Generally apologetic, Rosenberg quickly expressed sorrow because she tries “to make people happy.”
Rosenberg, largely unaware of social media before Wednesday, got a fast lesson when she emerged from court feeling good she accomplished three sketches, including a wide rendering with the 1-square-inch depiction of Brady that became an Internet sensation.
“All his fans are focused on that little image of Brady,” she said. “He didn’t look happy at all. But nobody looks happy in court.”
He smiled at dozens of photographers as he left the courthouse.
“It wasn’t my goal to make a photograph of him in the building but to show the feeling of what was going on … inside the courtroom,” Rosenberg said.

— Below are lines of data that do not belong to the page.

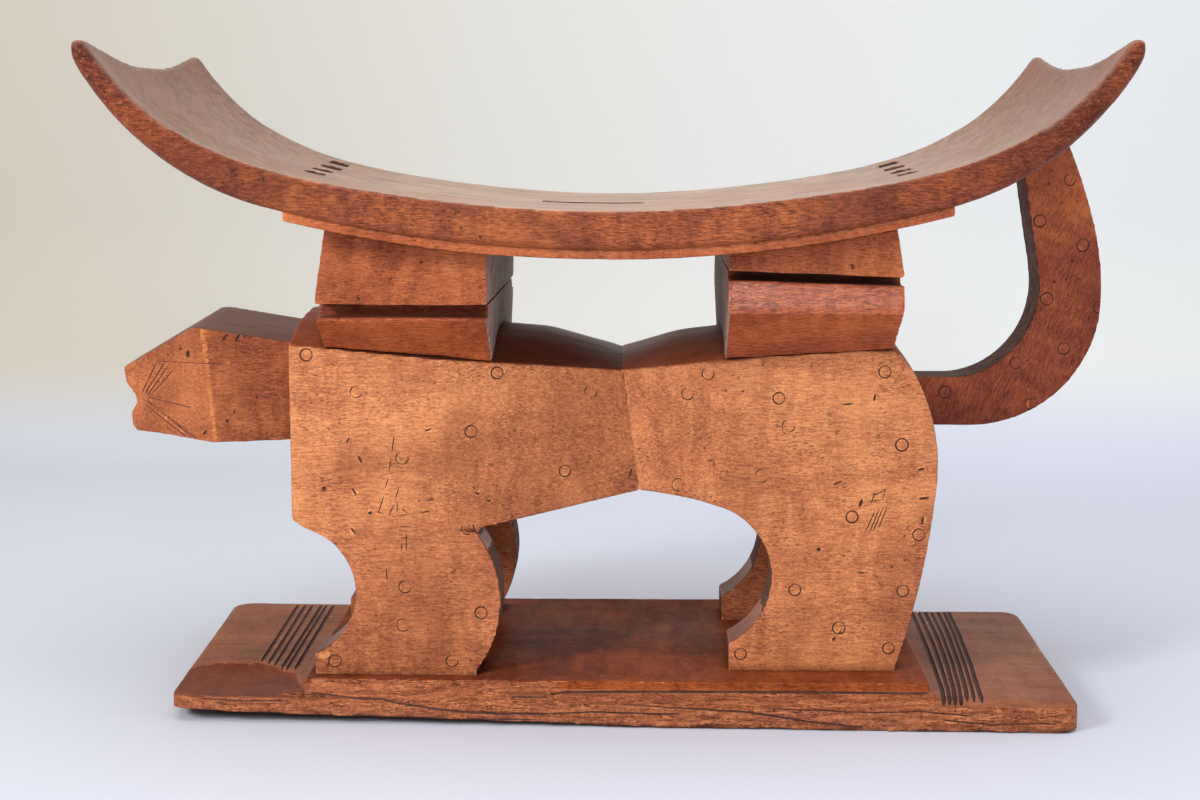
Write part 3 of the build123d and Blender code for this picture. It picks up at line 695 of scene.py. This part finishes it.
NEAR_FORE_RINGS = (
    (-177.3, 215.4, 0.9), (-148.1, 193.5, 0.3), (-65.2, 204.1, 0.9), (-80.6, 169.6, 0.9),
    (-121.4, 154.1, 0.4), (-82.8, 111.0, 0.7), (-120.6, 75.9, 0.6), (-75.1, 60.2, 0.9), (-122.1, 52.5, 0.3),
    (-163.4, 30.0, 0.8), (-92.8, 30.5, 0.6), (-9.9, 191.6, 0.3), (-25.4, 143.7, 0.6),
)
NEAR_HIND_RINGS = (
    (47.9, 190.7, 0.5), (59.9, 203.5, 0.4), (101.9, 189.3, 0.8), (107.8, 172.8, 0.3), (92.4, 142.6, 0.3),
    (42.6, 135.2, 0.3), (164.2, 205.3, 0.7), (175.2, 161.7, 1.0), (146.4, 118.0, 0.9), (186.5, 107.3, 0.7),
    (113.0, 73.2, 0.8), (177.7, 73.0, 0.7), (139.8, 49.9, 0.8), (80.8, 33.4, 0.8), (169.8, 37.5, 0.8),
)
NEAR_TAIL_RINGS = (
    (264.5, 291.6, 0.9), (291.3, 276.9, 0.8), (270.3, 243.6, 0.8), (302.4, 238.7, 0.7), (281.8, 212.9, 0.8),
    (252.4, 203.8, 0.6), (209.0, 185.4, 0.9), (262.5, 178.1, 0.6), (282.0, 316.7, 0.3),
)
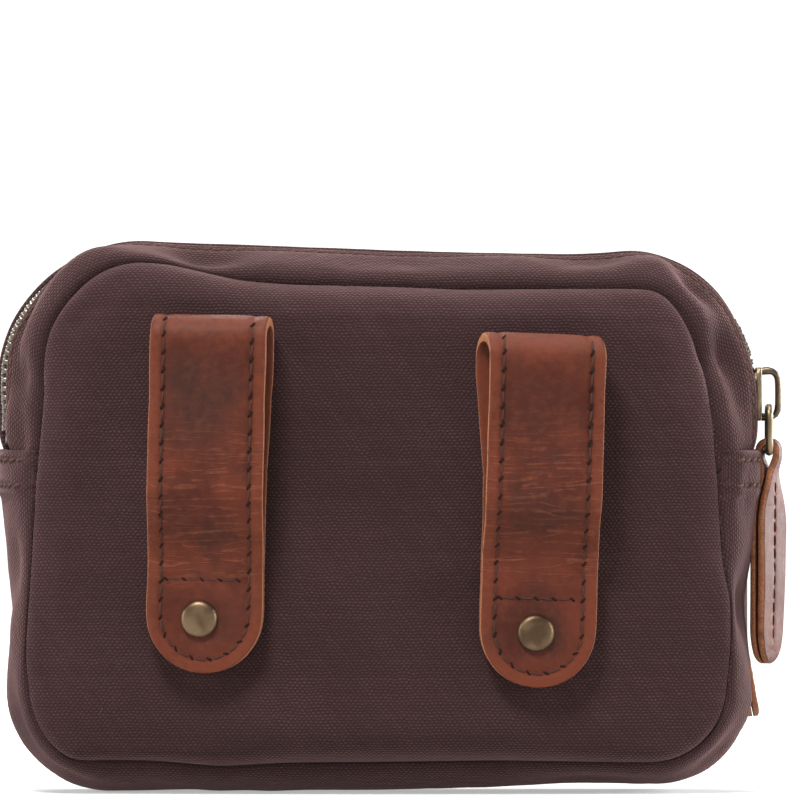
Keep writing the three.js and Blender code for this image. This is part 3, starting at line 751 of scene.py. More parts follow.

She said she’s been kept busy since by endless interviews. The Associated Press has hired Rosenberg in the past, though not for Brady’s hearing.
Before Wednesday, Rosenberg labored largely in obscurity for 35 years, earning a reputation for candid and accurate portrayals of the notable and the notorious, including the late Gambino crime family boss John Gotti, Ponzi king Bernie Madoff, celebrity homemaker Martha Stewart, comedian Bill Cosby, singer Mick Jagger and scores of terrorists.
In 2000, a terrorism defendant leaped over a railing and ran toward her before U.S. Marshals tackled him a few feet away. “It was pretty scary and my heart was pounding,” she said.
She recalls Gotti gesturing to her to thin his chin and a murder suspect saying: “Don’t make me look like a monster.”
She’s grateful Brady won’t be in court next Wednesday so her next drawing won’t be scrutinized.
If she met him, she said: “I’d probably say I’m sorry I didn’t make you look as handsome as you really are.”
As for her feelings, “I’m having so much attention that maybe when I’m left to my own devices, lonely in my own life, maybe,” she said, “I’ll cry.”